What Drives Thematic Investing
April 27, 2021
Read Time 3 MIN
The world is evolving at record pace. The innovation and emergence of megatrends is causing many investors to seek out long-term structural growth themes and packaging them into actionable investment ideas for their portfolios.
Thematic investing refers to an emphasis on long-term macroeconomic trends in an attempt to capitalize on major technological, societal, and other changes expected to take place around the world.1
The Three M’s of Thematic Investing
There are a wide variety of investment themes, but what are the forces that drive the emergence of these themes? At a high level, we believe the primary drivers behind investment themes can be broken down into three categories: modernism, megatrend and morality.
The need for speed and innovation has become a new benchmark. As a result, many investment themes are being founded in modernism. COVID and the work-from-home era have been a perfect example of this. Two global needs were put into play in 2020: develop a COVID vaccine and keep people working.
Numerous advancements in technology and healthcare ensued. The pandemic forced people to adjust to a new way of life. While many are eager to see some of the trends that have become quintessential to the pandemic go away, some of these trends may remain, such as video communications, electronic signature platforms, streaming services and many others. These advancements that were made in the name of keeping up, have created new investable trends.
What is the difference between a trend and a megatrend? Some trends, while very popular, may not be investable, or there may be potential threats to the longevity of the trend. Megatrends carry a much larger footprint. These trends permeate across multiple industries and change the way they operate, permanently. The birth of these megatrends fosters a potential playground for thematic investors. While traditional sector investing provides investors with exposure to specific sectors, thematic investing can provide exposure to multiple sectors, simultaneously. Thematic investing cuts across the traditional sector lines to align with the end objective of the theme at hand.
Esports and video gaming have been recent megatrends. Users are using gaming as both a source of entertainment and means of socializing. This trend far exceeds investing in companies within the video game industry. It is also impacting streaming, news and entertainment as well, creating a broad theme for investors to potentially participate.
ESG— or environmental, social and governance—investing is an example of when morality and investing intersects. The way the world thinks about the environment and the need to protect it has changed. Extensive amounts of research and advancements have been made in environmental science, highlighting the need and urgency for sustainability. More households are recycling, using reusable bags and turning away from plastic products. We are seeing this same change on a governmental level through the passing of more legislation. Governmental involvement signals a large societal shift. In the case of ESG, it not only signals that this initiative is being supported, but it also mandates that this is the new standard. New industries and investment themes are introduced, as a result.
Investors have the ability to incorporate thematic investing within their portfolios through a variety of methods. Some investors may choose to invest directly in a company through the purchase of stocks. Other investors may choose an approach that can help mitigate risk, by purchasing a basket of securities that align with a particular theme, through an investment vehicle such as an ETF or mutual fund. As with many aspects of investing, maintaining balance is key. Investors must do their due diligence to distinguish between long-term trends versus the pitfalls of short lived fads.

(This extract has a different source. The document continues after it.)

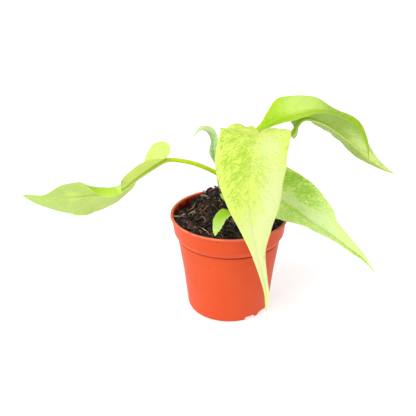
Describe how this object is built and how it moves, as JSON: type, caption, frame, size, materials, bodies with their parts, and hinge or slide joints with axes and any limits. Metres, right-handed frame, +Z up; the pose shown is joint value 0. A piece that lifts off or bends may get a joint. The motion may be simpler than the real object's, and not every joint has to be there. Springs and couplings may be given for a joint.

Please note that VanEck may offer investments products that invest in the asset class(es) or industries included in this blog.
This is not an offer to buy or sell, or a solicitation of any offer to buy or sell any of the securities mentioned herein. The information presented does not involve the rendering of personalized investment, financial, legal, or tax advice. Certain statements contained herein may constitute projections, forecasts and other forward looking statements, which do not reflect actual results, are valid as of the date of this communication and subject to change without notice. Information provided by third party sources are believed to be reliable and have not been independently verified for accuracy or completeness and cannot be guaranteed. The information herein represents the opinion of the author(s), but not necessarily those of VanEck.
All investing is subject to risk, including the possible loss of the money you invest. As with any investment strategy, there is no guarantee that investment objectives will be met and investors may lose money. Diversification does not ensure a profit or protect against a loss in a declining market. Past performance is no guarantee of future results.